On Wednesday, May 20, 2020, we co-hosted a webinar with Sarah Willey from Miller Johnson answering the top questions that employers are asking regarding COVID-19. The questions below were asked during the webinar and we weren’t able to answer them live.
1. What effort, if any, does an employee who's babysitter cannot watch kids need to find another source of daycare before claiming they can't come into work? or can they collect FFMLA benefits right away?
The FFCRA regulations state that employees can utilize leave under the FFCRA to care for a son or daughter “only if no other suitable person is available to care for the son or daughter” during the leave. Based on that language, there is room for an employer to discuss possible alternative childcare options. From a practical standpoint, however, it might not be productive to engage in a debate with employees about what care options are appropriate for their children. Likely for that reason, we do not see many employers pursuing that requirement.
All businesses with in-person operations must Develop a COVID-19 preparedness and response plan, consistent with OSHA’s Guidance on Preparing Workplaces for COVID-19. By June 1, 2020, or within two weeks of resuming in-person activities, whichever is later, a business’s or operation’s plan must be made readily available to employees, labor unions, and customers, whether via website, internal network, or by hard copy.

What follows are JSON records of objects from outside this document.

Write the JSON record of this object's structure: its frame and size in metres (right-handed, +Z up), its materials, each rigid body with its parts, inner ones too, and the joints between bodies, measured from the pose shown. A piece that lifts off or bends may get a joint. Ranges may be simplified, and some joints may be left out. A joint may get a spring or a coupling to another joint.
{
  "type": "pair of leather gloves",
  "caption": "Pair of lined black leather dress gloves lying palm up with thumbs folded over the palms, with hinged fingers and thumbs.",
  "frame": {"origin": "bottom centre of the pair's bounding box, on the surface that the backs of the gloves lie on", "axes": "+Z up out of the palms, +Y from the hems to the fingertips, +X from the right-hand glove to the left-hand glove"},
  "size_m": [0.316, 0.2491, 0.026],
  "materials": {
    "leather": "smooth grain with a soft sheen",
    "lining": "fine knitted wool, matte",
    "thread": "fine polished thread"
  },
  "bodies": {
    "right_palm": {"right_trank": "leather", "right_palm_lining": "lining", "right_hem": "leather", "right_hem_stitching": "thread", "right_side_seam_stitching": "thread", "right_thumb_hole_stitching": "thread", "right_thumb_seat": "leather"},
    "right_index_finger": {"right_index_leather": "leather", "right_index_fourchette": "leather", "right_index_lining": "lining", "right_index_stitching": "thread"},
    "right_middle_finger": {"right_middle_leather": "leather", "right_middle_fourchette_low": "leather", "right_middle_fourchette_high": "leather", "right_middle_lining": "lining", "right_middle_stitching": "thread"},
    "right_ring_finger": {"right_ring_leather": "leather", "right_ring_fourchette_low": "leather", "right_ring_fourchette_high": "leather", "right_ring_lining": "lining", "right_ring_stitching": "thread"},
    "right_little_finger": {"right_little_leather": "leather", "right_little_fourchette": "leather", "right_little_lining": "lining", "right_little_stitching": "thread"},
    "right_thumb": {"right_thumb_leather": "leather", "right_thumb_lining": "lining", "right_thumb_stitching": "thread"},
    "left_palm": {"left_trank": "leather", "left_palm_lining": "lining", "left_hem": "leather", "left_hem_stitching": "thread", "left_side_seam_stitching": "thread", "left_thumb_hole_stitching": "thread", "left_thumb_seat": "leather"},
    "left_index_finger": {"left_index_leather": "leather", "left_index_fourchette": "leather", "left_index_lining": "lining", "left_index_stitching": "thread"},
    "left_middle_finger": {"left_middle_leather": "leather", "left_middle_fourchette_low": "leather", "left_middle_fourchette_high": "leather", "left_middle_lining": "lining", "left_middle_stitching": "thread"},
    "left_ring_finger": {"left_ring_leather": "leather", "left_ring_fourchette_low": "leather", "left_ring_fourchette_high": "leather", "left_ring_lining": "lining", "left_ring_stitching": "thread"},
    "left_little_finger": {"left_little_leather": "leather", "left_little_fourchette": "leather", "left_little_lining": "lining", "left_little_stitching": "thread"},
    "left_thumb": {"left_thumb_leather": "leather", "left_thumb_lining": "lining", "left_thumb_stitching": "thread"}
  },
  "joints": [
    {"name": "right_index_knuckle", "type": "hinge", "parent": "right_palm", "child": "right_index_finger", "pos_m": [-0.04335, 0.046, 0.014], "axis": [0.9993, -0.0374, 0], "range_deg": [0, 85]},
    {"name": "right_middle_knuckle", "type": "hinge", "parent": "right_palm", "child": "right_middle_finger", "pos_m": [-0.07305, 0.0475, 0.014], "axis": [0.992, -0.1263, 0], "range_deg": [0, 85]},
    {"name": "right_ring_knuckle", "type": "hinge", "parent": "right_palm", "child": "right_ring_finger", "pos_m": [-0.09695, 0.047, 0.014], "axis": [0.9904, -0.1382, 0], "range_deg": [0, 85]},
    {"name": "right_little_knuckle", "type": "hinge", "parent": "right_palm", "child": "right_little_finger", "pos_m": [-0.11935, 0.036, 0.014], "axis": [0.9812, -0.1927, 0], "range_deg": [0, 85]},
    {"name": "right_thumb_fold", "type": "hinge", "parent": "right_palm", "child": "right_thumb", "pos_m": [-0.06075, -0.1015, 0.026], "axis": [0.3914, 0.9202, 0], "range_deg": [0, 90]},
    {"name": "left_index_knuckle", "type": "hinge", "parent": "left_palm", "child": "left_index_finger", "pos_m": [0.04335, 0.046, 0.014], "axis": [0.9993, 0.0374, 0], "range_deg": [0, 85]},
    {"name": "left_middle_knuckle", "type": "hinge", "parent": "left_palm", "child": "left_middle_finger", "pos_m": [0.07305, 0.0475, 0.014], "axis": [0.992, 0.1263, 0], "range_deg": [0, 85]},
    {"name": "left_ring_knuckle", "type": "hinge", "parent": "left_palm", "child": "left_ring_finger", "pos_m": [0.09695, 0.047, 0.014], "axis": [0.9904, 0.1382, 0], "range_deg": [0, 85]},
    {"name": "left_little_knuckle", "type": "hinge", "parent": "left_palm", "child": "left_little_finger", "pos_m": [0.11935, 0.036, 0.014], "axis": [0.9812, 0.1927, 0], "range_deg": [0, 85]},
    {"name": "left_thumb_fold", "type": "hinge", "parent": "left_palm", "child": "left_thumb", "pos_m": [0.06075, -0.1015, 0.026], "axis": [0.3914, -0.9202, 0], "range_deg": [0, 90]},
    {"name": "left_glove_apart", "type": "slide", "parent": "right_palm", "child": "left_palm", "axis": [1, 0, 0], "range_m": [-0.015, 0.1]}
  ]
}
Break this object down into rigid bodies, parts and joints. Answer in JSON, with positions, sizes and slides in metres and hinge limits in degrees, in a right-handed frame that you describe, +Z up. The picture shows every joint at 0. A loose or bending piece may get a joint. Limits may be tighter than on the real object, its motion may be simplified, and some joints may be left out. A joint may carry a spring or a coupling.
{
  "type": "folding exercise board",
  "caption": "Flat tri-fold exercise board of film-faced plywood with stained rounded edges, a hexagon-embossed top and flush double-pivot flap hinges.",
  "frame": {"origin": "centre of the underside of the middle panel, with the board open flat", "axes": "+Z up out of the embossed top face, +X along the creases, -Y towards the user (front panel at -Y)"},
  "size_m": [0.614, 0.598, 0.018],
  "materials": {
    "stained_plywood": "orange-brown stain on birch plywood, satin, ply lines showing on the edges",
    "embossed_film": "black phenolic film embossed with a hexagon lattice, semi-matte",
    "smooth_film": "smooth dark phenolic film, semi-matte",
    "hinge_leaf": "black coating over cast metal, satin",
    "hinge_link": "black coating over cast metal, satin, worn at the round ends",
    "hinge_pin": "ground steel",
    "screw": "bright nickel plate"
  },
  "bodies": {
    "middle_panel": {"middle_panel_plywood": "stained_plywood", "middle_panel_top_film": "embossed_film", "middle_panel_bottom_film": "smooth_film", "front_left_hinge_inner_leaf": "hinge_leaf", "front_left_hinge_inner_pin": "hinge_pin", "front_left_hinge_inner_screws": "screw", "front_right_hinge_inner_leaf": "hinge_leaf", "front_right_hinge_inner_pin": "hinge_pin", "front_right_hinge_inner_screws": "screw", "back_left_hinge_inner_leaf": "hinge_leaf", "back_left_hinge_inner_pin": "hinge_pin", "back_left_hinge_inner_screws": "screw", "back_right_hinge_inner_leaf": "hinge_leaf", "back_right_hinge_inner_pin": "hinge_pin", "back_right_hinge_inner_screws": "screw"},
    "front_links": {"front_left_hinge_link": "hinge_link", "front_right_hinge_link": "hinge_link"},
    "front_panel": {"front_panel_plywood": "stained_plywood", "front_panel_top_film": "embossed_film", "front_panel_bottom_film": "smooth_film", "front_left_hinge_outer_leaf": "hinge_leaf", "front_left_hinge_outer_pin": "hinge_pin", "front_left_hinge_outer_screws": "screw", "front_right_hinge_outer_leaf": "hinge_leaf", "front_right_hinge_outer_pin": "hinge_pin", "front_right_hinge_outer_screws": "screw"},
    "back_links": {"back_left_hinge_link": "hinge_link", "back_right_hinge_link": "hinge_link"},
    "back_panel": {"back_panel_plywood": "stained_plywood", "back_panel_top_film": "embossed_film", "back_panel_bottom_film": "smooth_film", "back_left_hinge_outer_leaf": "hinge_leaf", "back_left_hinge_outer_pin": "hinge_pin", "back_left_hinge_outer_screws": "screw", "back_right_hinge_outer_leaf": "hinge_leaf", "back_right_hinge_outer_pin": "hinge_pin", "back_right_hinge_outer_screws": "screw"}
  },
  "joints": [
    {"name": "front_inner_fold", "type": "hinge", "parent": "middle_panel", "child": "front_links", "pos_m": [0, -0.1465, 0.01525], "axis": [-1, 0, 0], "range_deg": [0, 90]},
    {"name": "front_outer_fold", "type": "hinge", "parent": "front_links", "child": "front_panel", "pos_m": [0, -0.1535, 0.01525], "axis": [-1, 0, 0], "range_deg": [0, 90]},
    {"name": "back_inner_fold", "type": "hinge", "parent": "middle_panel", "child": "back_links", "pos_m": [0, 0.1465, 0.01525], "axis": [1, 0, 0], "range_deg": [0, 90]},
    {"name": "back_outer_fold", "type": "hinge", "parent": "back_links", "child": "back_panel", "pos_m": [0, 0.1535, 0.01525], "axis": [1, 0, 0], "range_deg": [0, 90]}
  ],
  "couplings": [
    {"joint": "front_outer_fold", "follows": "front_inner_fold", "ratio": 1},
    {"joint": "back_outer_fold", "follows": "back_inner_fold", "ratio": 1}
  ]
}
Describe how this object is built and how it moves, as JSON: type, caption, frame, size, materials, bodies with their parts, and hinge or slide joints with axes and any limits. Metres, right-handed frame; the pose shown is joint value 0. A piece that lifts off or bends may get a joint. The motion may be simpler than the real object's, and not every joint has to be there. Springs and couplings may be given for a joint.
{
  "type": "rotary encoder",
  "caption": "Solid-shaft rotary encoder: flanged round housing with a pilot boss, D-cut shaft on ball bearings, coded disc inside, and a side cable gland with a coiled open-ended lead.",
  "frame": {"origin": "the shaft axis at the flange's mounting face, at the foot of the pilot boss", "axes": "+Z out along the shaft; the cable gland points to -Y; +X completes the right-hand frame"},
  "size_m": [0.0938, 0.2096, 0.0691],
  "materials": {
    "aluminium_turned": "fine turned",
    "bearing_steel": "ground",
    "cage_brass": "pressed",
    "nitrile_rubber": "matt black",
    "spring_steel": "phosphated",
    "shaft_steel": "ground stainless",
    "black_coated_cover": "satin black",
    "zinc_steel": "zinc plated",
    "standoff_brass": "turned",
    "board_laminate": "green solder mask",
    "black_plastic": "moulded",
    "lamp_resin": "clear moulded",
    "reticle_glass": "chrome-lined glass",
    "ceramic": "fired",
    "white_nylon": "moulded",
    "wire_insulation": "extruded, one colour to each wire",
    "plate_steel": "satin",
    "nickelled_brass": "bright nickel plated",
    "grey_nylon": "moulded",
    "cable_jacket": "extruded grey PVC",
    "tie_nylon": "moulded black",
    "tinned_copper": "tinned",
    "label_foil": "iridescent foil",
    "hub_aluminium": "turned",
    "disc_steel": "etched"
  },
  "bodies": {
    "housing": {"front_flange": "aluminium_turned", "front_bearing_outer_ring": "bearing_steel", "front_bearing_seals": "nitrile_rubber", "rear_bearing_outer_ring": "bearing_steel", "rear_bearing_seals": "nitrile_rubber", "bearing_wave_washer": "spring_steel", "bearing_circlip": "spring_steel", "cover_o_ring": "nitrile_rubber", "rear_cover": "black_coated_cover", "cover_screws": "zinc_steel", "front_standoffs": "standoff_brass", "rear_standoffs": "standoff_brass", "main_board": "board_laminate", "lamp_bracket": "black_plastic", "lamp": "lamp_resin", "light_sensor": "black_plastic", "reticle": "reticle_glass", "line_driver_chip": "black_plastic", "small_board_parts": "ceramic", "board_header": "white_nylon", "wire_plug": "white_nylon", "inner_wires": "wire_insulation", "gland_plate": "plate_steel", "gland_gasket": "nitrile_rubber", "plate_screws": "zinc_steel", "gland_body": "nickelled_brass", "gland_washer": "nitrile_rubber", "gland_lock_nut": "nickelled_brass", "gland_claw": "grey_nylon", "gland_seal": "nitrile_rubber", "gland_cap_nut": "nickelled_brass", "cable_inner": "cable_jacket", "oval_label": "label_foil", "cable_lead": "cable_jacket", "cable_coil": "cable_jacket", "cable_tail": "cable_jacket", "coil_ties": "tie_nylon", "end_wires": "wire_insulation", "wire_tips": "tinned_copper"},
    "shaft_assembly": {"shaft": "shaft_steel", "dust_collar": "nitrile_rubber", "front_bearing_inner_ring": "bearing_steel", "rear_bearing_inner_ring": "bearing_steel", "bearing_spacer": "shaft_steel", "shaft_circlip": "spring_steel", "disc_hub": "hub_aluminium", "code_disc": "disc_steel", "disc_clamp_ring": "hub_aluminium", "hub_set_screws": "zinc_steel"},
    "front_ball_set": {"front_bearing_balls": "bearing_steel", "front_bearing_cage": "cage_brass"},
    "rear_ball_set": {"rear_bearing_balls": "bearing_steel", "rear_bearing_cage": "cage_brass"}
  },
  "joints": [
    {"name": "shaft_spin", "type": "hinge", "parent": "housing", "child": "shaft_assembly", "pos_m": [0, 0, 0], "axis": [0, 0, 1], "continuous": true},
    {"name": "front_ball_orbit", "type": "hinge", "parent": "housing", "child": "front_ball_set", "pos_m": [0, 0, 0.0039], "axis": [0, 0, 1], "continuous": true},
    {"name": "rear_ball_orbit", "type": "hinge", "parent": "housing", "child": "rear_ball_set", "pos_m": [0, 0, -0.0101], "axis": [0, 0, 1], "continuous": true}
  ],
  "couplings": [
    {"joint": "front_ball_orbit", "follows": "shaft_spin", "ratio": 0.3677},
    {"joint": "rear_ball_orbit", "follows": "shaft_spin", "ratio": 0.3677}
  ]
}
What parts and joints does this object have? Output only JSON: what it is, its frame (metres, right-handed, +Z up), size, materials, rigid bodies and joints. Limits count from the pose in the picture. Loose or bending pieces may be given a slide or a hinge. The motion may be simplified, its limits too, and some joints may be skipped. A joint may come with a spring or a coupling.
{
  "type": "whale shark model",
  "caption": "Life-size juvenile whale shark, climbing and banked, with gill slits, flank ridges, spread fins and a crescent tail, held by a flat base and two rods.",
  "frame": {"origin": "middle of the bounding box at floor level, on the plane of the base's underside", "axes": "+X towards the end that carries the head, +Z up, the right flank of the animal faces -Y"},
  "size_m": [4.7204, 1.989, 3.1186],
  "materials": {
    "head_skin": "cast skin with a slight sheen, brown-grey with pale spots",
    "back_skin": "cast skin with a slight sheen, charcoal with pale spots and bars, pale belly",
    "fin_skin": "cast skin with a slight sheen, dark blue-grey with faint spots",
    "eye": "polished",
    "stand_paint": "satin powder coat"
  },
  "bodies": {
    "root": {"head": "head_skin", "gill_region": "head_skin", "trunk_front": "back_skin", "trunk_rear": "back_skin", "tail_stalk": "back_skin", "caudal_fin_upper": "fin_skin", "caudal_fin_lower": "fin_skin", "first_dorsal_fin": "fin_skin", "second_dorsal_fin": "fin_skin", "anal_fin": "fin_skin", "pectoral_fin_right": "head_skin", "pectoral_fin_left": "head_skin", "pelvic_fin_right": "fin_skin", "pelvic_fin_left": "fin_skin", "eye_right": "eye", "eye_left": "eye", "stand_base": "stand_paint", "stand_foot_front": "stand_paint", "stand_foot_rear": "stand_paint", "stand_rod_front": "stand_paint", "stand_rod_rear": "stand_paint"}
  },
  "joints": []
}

3. Does a sign with health screening questions posted outside the building qualify as a daily entry self-screening??
The requirement for all businesses with in-person operations is to conduct a daily entry self-screening protocol for all employees or contractors entering the workplace, including, at a minimum, a questionnaire covering symptoms and suspected or confirmed exposure to people with possible COVID-19 and maintain a record of that screening. It is not entirely clear whether or not MIOSHA would accept the posting as a “questionnaire” as compliant with that requirement. We think that the fact that it does not ask questions or require employees to provide answers to those questions to a company representative would likely be a problem. This business might explore the various phone app options, such as Spectrum Health’s symptom checker app, in lieu of the sign.
4. As an employer with less than 50 employees, if an employee has symptoms of COVID-19 or has a positive test to COVID-19, does their time off have to be paid or can we require them to use their PTO or take unpaid leave?
The employee would likely be entitled to up to 80 hours of Emergency Paid Sick Leave under the FFCRA. After that, he/she could be required to use PTO or unpaid time off.
So long as there is still at stay-at-home order in place, businesses requiring employees to report to work must designate those employees as (1) critical infrastructure workers, (2) necessary to conduct basic operations or (3) necessary to perform resumed activities. Previous Executive Orders required a more formal written notice, but the most recent stay-at-home order (Executive Order 92) just uses the term “designate.” I would suggest a simple written notification (letter, email, text) informing employees that they have been designated to work and under which of the above categories.
6. We are paying a bonus to thank employees for working through the coronavirus pandemic, do we have to pay it to employees who are off on FFCRA?
Time under the FFCRA is protected, so businesses would want to deny the bonus to employees who have not been working for any reasons, not just those who have taken time off under the FFCRA.
7. There are so many symptoms for possible COVID-19, are there specific symptoms that we should include in the daily screening assessment?
Executive Order states only that the daily screening “covers symptoms.” It does not say what the term “symptoms” means. We recommend following the symptoms listed in the CDC’s site as they are the most up to date and likely provide the best preventative protection for employees.